We are social animals. We have evolved to depend on our groups, our tribes, for our safety and well being, to help protect us from things we can't protect ourselves from as individuals. The better our tribe is doing, the safer that makes us. Regardless of the various tribes we affiliate with at various times -- our nation, local community, political party, gender, race, age, profession -- belonging to a tribe, and being a member in good standing, is closely connected with how safe we feel. And that matters all the moreso these days, as a growing number of people feel that either the wealthy One Percent, or government, are taking away control over our personal lives. If we don't feel personal control, we turn to our tribe for empowerment and a sense of control.

This hardly seems like it was in the minds of millions of Americans chanting "U.S.A., U.S.A." following a team, or even a sport, that few follow normally. But chants of "U.S.A." are actually chants of "Go US!", which is just the plural of "Go ME" and MY chances of health and success and survival, because my tribe is succeeding in conflict with other tribes.

It's the same phenomenon with the issues of climate change, or abortion, or genetically modified foods, where distinct groups have established positions based on values and worldviews, and people in those groups treat those who agree as members-of-the-tribe-in-good-standing... and treat those who disagree as the enemy.

So we root for our team, we feel connected to them, and we viscerally experience the emotions of winning or losing, even though we're not actually playing and it seems the competition doesn't actually mean anything to our real lives.
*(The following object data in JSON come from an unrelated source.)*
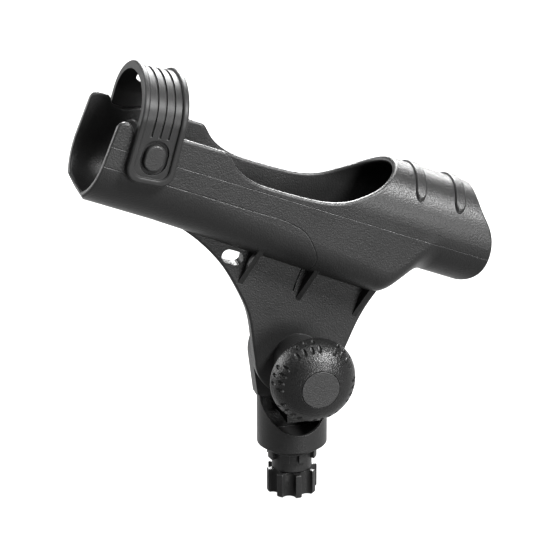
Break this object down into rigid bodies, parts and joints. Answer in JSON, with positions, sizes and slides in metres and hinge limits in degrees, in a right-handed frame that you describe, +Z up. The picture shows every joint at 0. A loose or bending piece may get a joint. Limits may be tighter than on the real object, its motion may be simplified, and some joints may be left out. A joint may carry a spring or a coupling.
{
  "type": "fishing rod holder",
  "caption": "Tilting fishing rod holder: open cradle with strap and closed butt ring on a toothed joint clamped by a knob, with a lobed plug-in spigot.",
  "frame": {"origin": "centre of the spigot's collar at the seat under the base", "axes": "+Z up along the spigot, +X towards the closed butt ring, -Y towards the clamping knob; the tilt axis runs along Y"},
  "size_m": [0.2445, 0.0938, 0.2788],
  "materials": {
    "base_nylon": "black moulded nylon, fine spark-eroded grain",
    "cradle_nylon": "black glass-filled nylon, satin with fine grain",
    "knob_nylon": "black moulded nylon, satin",
    "cap_nylon": "black moulded nylon, fine grain",
    "stud_nylon": "black moulded nylon",
    "strap_elastomer": "black thermoplastic elastomer, smooth satin",
    "stainless": "bright A4 stainless steel",
    "spring_steel": "drawn stainless wire",
    "brass": "turned brass"
  },
  "bodies": {
    "base": {"base_body": "base_nylon", "pivot_bolt": "stainless", "release_spring": "spring_steel"},
    "clamp": {"thrust_washer": "stainless"},
    "knob": {"knob_shell": "knob_nylon", "knob_insert": "brass", "knob_cap": "cap_nylon"},
    "holder": {"rod_cradle": "cradle_nylon", "hub_sleeve": "brass"},
    "strap": {"strap": "strap_elastomer", "strap_stud_near": "stud_nylon", "strap_stud_far": "stud_nylon"}
  },
  "joints": [
    {"name": "clamp_travel", "type": "slide", "parent": "base", "child": "clamp", "axis": [0, 1, 0], "range_m": [-0.00063, 0.00125], "deforming": ["release_spring"]},
    {"name": "tilt", "type": "hinge", "parent": "clamp", "child": "holder", "pos_m": [0, 0, 0.061], "axis": [0, 1, 0], "range_deg": [-60, 45]},
    {"name": "knob_turn", "type": "hinge", "parent": "clamp", "child": "knob", "pos_m": [0, 0, 0.061], "axis": [0, 1, 0], "range_deg": [-182, 362]},
    {"name": "strap_swing", "type": "hinge", "parent": "holder", "child": "strap", "pos_m": [-0.09014, 0, 0.20304], "axis": [0, 1, 0], "range_deg": [-22, 32]}
  ],
  "couplings": [
    {"joint": "knob_turn", "follows": "clamp_travel", "rad_per_m": 5026.5}
  ]
}
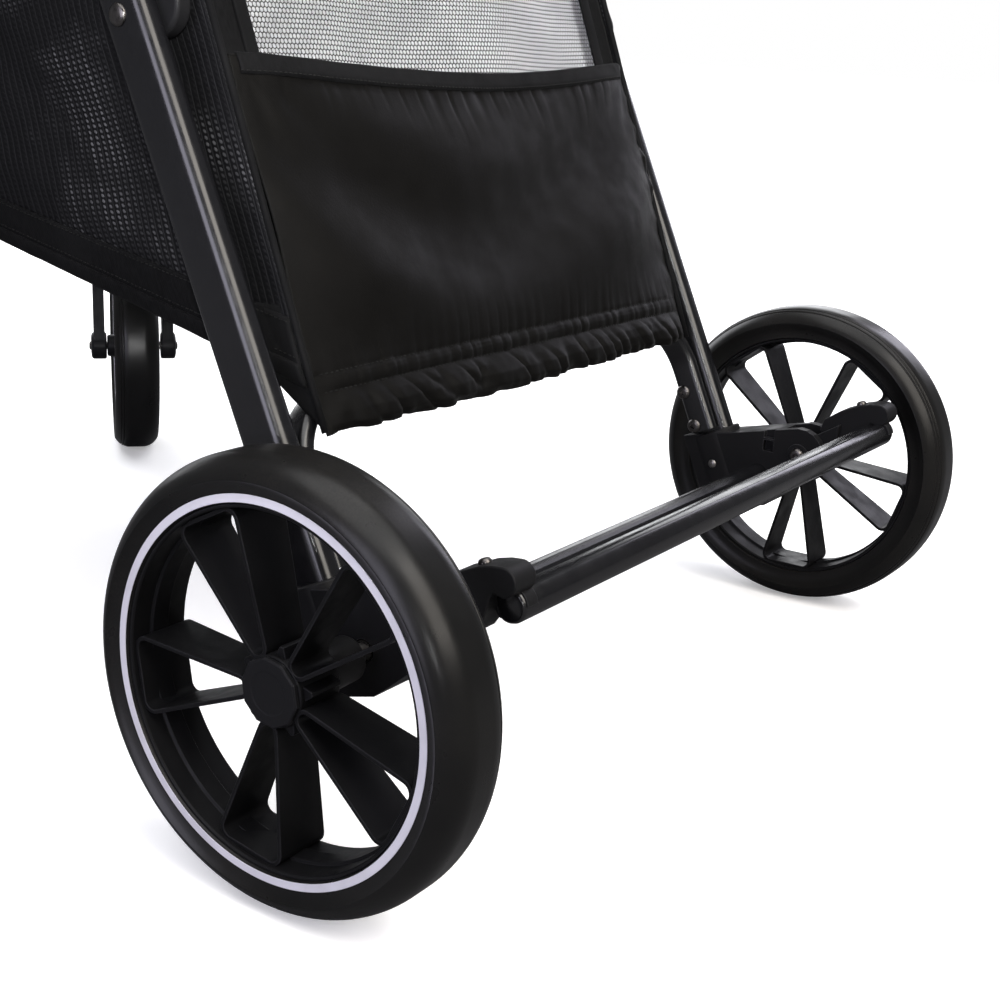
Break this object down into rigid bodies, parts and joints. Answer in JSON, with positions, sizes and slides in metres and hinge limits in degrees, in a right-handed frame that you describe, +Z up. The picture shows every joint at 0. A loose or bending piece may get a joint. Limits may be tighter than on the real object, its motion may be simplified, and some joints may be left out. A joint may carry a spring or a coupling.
{
  "type": "pet stroller",
  "caption": "Folding pet stroller with a mesh-sided cabin, hooped canopy, U-shaped push handle, swivelling front casters, spoked rear wheels and a rear foot brake.",
  "frame": {"origin": "on the floor, below the middle of the rear axle", "axes": "+X to the stroller's left, along the rear axle; +Y towards the person pushing; +Z up"},
  "size_m": [0.6795, 1.0331, 1.0054],
  "materials": {
    "rubber": "satin moulded rubber",
    "rim_plastic": "fine moulded texture",
    "moulded_plastic": "fine moulded texture",
    "black_tube": "satin black coating on metal tube",
    "steel": "zinc-plated",
    "foam": "closed-cell foam",
    "polyester": "fine woven polyester with a slight sheen",
    "mesh_fabric": "knitted mesh",
    "pad_fabric": "padded cushion cover",
    "button_plastic": "smooth moulding"
  },
  "bodies": {
    "front_frame": {"front_leg_left": "black_tube", "front_leg_right": "black_tube", "caster_housing_left": "moulded_plastic", "caster_housing_right": "moulded_plastic", "hub_lower_left": "moulded_plastic", "hub_lower_right": "moulded_plastic", "hub_pin_left": "steel", "hub_pin_right": "steel", "ring_strut_left": "black_tube", "ring_strut_right": "black_tube", "side_panel_left": "mesh_fabric", "side_panel_right": "mesh_fabric", "front_cross_tube": "black_tube", "cabin_ring": "black_tube", "rear_wall": "mesh_fabric", "rear_pocket": "polyester", "front_wall": "polyester", "cabin_floor": "polyester", "floor_pad": "pad_fabric", "canopy_bow_rear": "black_tube", "canopy_rear_panel": "mesh_fabric"},
    "rear_frame": {"rear_leg_left": "black_tube", "rear_leg_right": "black_tube", "leg_housing_left": "moulded_plastic", "leg_housing_right": "moulded_plastic", "leg_bracket_left": "moulded_plastic", "leg_bracket_right": "moulded_plastic", "brake_pivot_left": "steel", "brake_pivot_right": "steel", "brace_arch": "black_tube", "rear_axle": "steel", "axle_tube": "black_tube"},
    "brake": {"brake_lever_left": "moulded_plastic", "brake_lever_right": "moulded_plastic", "brake_bar": "black_tube"},
    "handle": {"hub_upper_left": "moulded_plastic", "hub_upper_right": "moulded_plastic", "handle_grip_left": "foam", "handle_grip_right": "foam", "handle_tube": "black_tube", "fold_switch_housing": "moulded_plastic"},
    "fold_key": {"fold_button": "button_plastic"},
    "canopy_mid": {"canopy_bow_mid": "black_tube", "canopy_mid_panel": "polyester"},
    "canopy_front": {"canopy_bow_front": "black_tube", "canopy_front_panel": "polyester"},
    "rear_wheel_left": {"rear_tyre_left": "rubber", "rear_rim_left": "rim_plastic", "rear_hub_cap_left": "moulded_plastic"},
    "caster_left": {"caster_fork_left": "moulded_plastic", "front_axle_left": "steel"},
    "front_wheel_left": {"front_tyre_left": "rubber", "front_rim_left": "rim_plastic"},
    "rear_wheel_right": {"rear_tyre_right": "rubber", "rear_rim_right": "rim_plastic", "rear_hub_cap_right": "moulded_plastic"},
    "caster_right": {"caster_fork_right": "moulded_plastic", "front_axle_right": "steel"},
    "front_wheel_right": {"front_tyre_right": "rubber", "front_rim_right": "rim_plastic"}
  },
  "joints": [
    {"name": "frame_fold", "type": "hinge", "parent": "front_frame", "child": "rear_frame", "pos_m": [0, -0.27365, 0.62], "axis": [1, 0, 0], "range_deg": [-45, 0]},
    {"name": "handle_fold", "type": "hinge", "parent": "front_frame", "child": "handle", "pos_m": [0, -0.27365, 0.62], "axis": [1, 0, 0], "range_deg": [-111, 0]},
    {"name": "fold_button_press", "type": "slide", "parent": "handle", "child": "fold_key", "axis": [0, 0.6057, -0.7957], "range_m": [0, 0.003], "stiffness_N_per_m": 400},
    {"name": "brake_press", "type": "hinge", "parent": "rear_frame", "child": "brake", "pos_m": [0, 0.031, 0.141], "axis": [1, 0, 0], "range_deg": [-25, 0]},
    {"name": "canopy_mid_fold", "type": "hinge", "parent": "front_frame", "child": "canopy_mid", "pos_m": [0, -0.3, 0.64], "axis": [1, 0, 0], "range_deg": [-25, 0], "deforming": ["canopy_mid_panel"]},
    {"name": "canopy_front_fold", "type": "hinge", "parent": "canopy_mid", "child": "canopy_front", "pos_m": [0, -0.3, 0.64], "axis": [1, 0, 0], "range_deg": [-25, 0], "deforming": ["canopy_front_panel"]},
    {"name": "rear_wheel_left_spin", "type": "hinge", "parent": "rear_frame", "child": "rear_wheel_left", "pos_m": [0.309, 0, 0.12], "axis": [1, 0, 0], "continuous": true},
    {"name": "caster_left_swivel", "type": "hinge", "parent": "front_frame", "child": "caster_left", "pos_m": [0.262, -0.744, 0.235], "axis": [0, 0, 1], "continuous": true},
    {"name": "front_wheel_left_spin", "type": "hinge", "parent": "caster_left", "child": "front_wheel_left", "pos_m": [0.2779, -0.71856, 0.105], "axis": [0.848, -0.5299, 0], "continuous": true},
    {"name": "rear_wheel_right_spin", "type": "hinge", "parent": "rear_frame", "child": "rear_wheel_right", "pos_m": [-0.309, 0, 0.12], "axis": [1, 0, 0], "continuous": true},
    {"name": "caster_right_swivel", "type": "hinge", "parent": "front_frame", "child": "caster_right", "pos_m": [-0.262, -0.744, 0.235], "axis": [0, 0, 1], "continuous": true},
    {"name": "front_wheel_right_spin", "type": "hinge", "parent": "caster_right", "child": "front_wheel_right", "pos_m": [-0.24272, -0.72102, 0.105], "axis": [0.766, -0.6428, 0], "continuous": true}
  ],
  "couplings": [
    {"joint": "handle_fold", "follows": "frame_fold", "ratio": 2.4444},
    {"joint": "canopy_front_fold", "follows": "canopy_mid_fold", "ratio": 1}
  ]
}
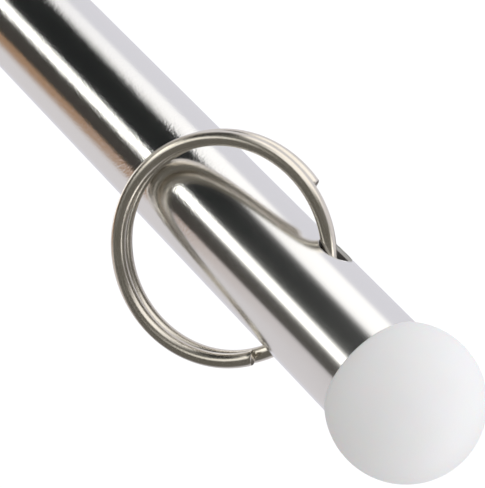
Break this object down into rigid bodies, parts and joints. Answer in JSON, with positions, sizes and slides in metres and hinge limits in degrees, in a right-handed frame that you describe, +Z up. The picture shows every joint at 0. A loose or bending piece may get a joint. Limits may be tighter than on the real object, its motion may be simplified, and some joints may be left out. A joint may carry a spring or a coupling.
{
  "type": "small flag staff",
  "caption": "Upright steel tube staff with a ball cap and split rings through cross holes that hold the flag.",
  "frame": {"origin": "middle of the flat foot face of the staff", "axes": "+Z up the tube to the ball, X along the cross holes of the rings, -Y the side that the rings lean on"},
  "size_m": [0.0248, 0.0177, 0.2541],
  "materials": {
    "polished_tube": "polished",
    "ring_steel": "bright wire",
    "white_plastic": "matte"
  },
  "bodies": {
    "staff": {"pole_tube": "polished_tube", "ball_cap": "white_plastic", "foot_plug": "white_plastic"},
    "upper_ring": {"split_ring_upper": "ring_steel"},
    "lower_ring": {"split_ring_lower": "ring_steel"}
  },
  "joints": [
    {"name": "upper_ring_swing", "type": "hinge", "parent": "staff", "child": "upper_ring", "pos_m": [0, 0, 0.2294], "axis": [-1, 0, 0], "range_deg": [0, 130]},
    {"name": "lower_ring_swing", "type": "hinge", "parent": "staff", "child": "lower_ring", "pos_m": [0, 0, 0.077], "axis": [-1, 0, 0], "range_deg": [0, 130]}
  ]
}
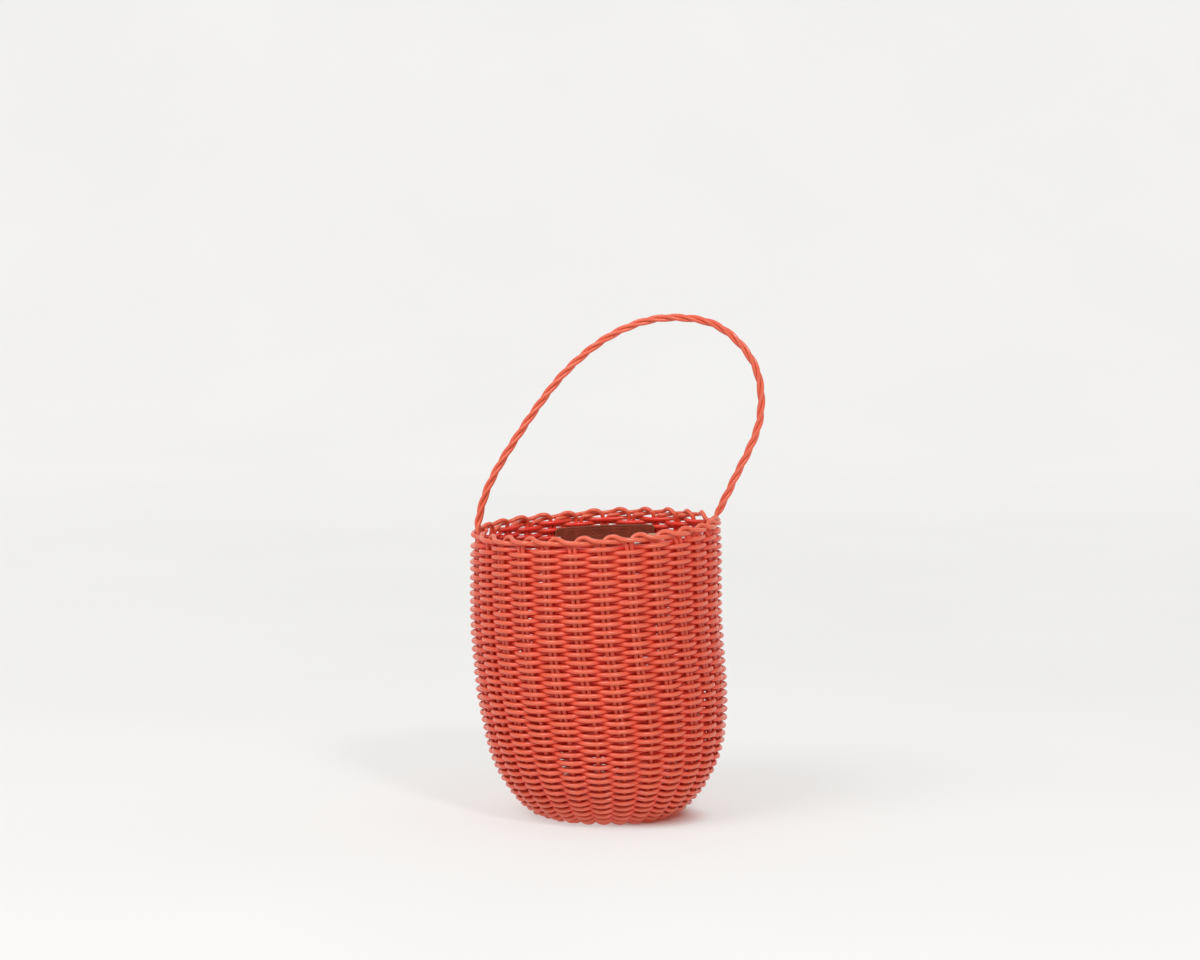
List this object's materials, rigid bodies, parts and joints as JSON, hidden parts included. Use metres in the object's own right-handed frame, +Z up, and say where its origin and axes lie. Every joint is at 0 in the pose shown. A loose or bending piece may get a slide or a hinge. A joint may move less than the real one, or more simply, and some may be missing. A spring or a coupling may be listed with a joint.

But we root so hard and care so much (millions more Americans watched the last two U.S. games in the World Cup than watched the NBA or NFL finals) because in fact it does matter, a lot. In fact, it matters so much that seemingly bright people boldly distort or deny overwhelming evidence? U.S. Soccermania notwithstanding, the U.S. team didn't play well against Belgium, except for keeper Tim Howard, temporarily earning him this promotion;

2014-07-03-HowardSecofDefense.jpg

Climate change skeptics notwithstanding, anthropogenic climate change is real. Moral advocates who claim that life begins at conception notwithstanding, a fetus less than 5-6 months old is not yet a sustainable independent life. Anti-GM advocates notwithstanding, scientific bodies around the world unanimously say GM food is safe. But we see these things through our tribal lenses, so many of us deny these facts.

The reason is the same in each case. We depend on our tribe(s) for safety and survival. When our tribe wins we feel safer. When our tribe loses we feel less safe, less in control, more vulnerable. So we adopt views of the facts, or cheer for our teams, to establish ourselves as members of our tribe, to keep ourselves safe.

So go U.S.A! or Go Brazil/Belgium/France/Germany/Netherlands! Go Right to Life, or Right to Choose! Go "We Need to Act on Climate Change" or "Climate Change is a Hoax"! Go GMOs are Dangerous" or "GMOs are safe." Go OUR SIDE!!! GO US! GO ME, and staying safe. Powerful stuff indeed. Small wonder the Values Wars are so fierce.